Cellulite is Beautiful
If you’re like most women and maybe even many men, you cringed or scoffed — or both — when you read the title of this post. After all, cellulite is supposed to be unattractive. The cosmetic companies certainly want you to believe that, so they can sell you creams to combat it. And you know the fitness industry makes a bundle off promoting the image that it’s undesirable. Even your besties might tell you it’s gross. Almost everyone thinks it is. But have you ever really thought about where that belief came from?
If this is the first time you’re considering this, your immediate reaction might be that you’ve always known that cellulite was undesirable. But how did you know it? Were you born with the certain knowledge that dimpled fat was not only ugly but somehow wrong? Or did that information come from your mother, grandmother, sister, father, brother, friends, billboards, the Internet, radio or TV? Chances are very good that it was from a combination of any or all of these, and probably other sources as well.
It might interest you to know that people didn’t always view fat this way. Hundreds of years ago, it was actually a sign of wealth to be heavy.
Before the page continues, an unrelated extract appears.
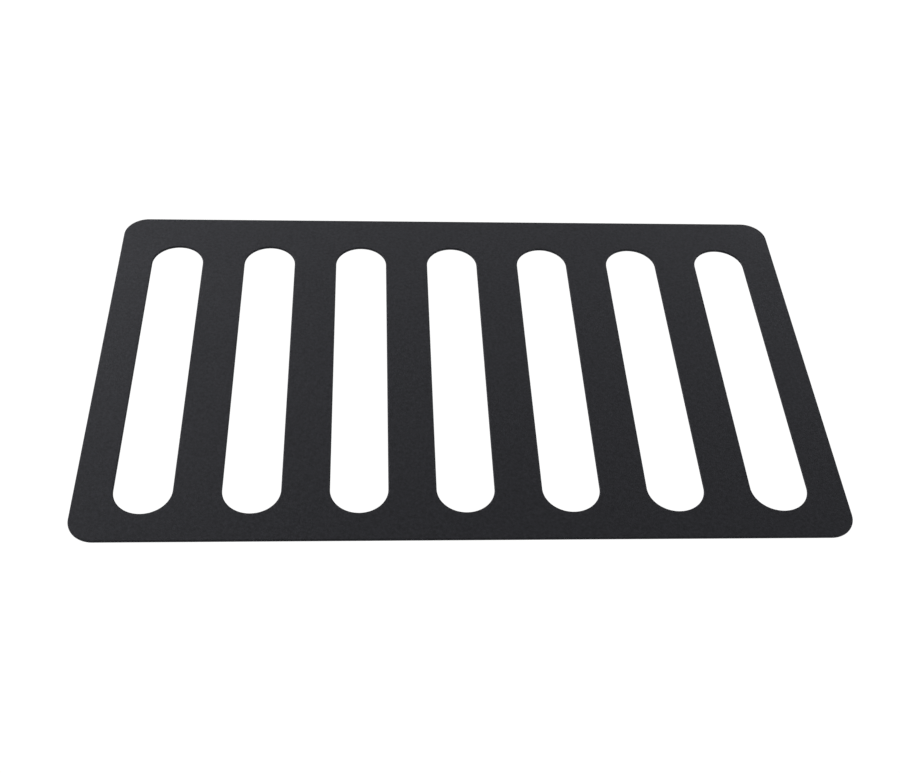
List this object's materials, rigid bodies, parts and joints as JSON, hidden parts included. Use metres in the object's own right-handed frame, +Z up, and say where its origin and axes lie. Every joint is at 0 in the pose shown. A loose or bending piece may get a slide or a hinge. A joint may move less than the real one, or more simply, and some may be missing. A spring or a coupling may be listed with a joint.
{
  "type": "pedalboard",
  "caption": "Flat metal pedalboard with long round-ended slots between bars for hook-and-loop tape, standing on low stick-on rubber feet.",
  "frame": {"origin": "on the floor, under the middle of the plate's outline", "axes": "+X along the board to the player's right, +Y away from the player to the back edge, +Z up"},
  "size_m": [0.4, 0.244, 0.006],
  "materials": {
    "powder_coat": "matte black powder coat with a fine sand texture",
    "rubber": "matte moulded black rubber",
    "adhesive_foam": "pale grey double-sided foam tape"
  },
  "bodies": {
    "root": {"deck_plate": "powder_coat", "foot_front_left": "rubber", "foot_front_mid_left": "rubber", "foot_front_mid_right": "rubber", "foot_front_right": "rubber", "foot_back_left": "rubber", "foot_back_mid_left": "rubber", "foot_back_mid_right": "rubber", "foot_back_right": "rubber", "foam_pad_front_left": "adhesive_foam", "foam_pad_front_mid_left": "adhesive_foam", "foam_pad_front_mid_right": "adhesive_foam", "foam_pad_front_right": "adhesive_foam", "foam_pad_back_left": "adhesive_foam", "foam_pad_back_mid_left": "adhesive_foam", "foam_pad_back_mid_right": "adhesive_foam", "foam_pad_back_right": "adhesive_foam"}
  },
  "joints": []
}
In a world where food was scarce for many, you had to have a good amount of money to be what we now consider overweight. Because of this, being skinny was a sign that you were poor, and having ample weight was definitely a sign of your social status. So how did we get to the belief that women being thin is pretty (a rather frivolous view, since world hunger is rampant) and that cellulite is ugly? Especially considering that you don’t just get cellulite from being overweight: hormones, genetics, standing for long periods of time or even too-tight underwear that blocks blood flow to the legs can cause it. (And let’s be clear here: I’m not advocating obesity or being unhealthful. But even that’s subject to perception. I’m reminded of a documentary I saw once about a dance troupe of women who were all in the 250-to-450-pound range. They danced five nights a week and watched what they ate, yet none of them lost any significant weight over the months they spent practicing for their recital. So clearly not everyone is fat because of poor diet and lack of exercise.)
The point I’m making is that we often take on other people’s perceptions, whether they’re about cellulite or virtually anything else you can think of. When you really think about it, how many of your beliefs and perceptions came from conclusions you arrived at on your own? There’s certainly nothing wrong with getting input from others; that’s not what I’m talking about. I’m just suggesting that if you absorbed your beliefs about cellulite without questioning them, what else might you have taken on without giving it much thought?
By: Stephanie Stacies
I remember reading something years ago which concluded that in the Mod era of the 60s after photos of Twiggy took almost the entire geography of magazine covers across the Western world it suddenly became hip and beautiful to be skinny, and consequently, not to be fat and ugly. In fact it kicked off a whole generation of anorexic young women.
I personally think cellulite is beautiful especially in overweight-but-curvaceous women. It’s like the icing on the cake. It’s a but disappointing that they Photoshop it out of plus size models, they just don’t look totally right.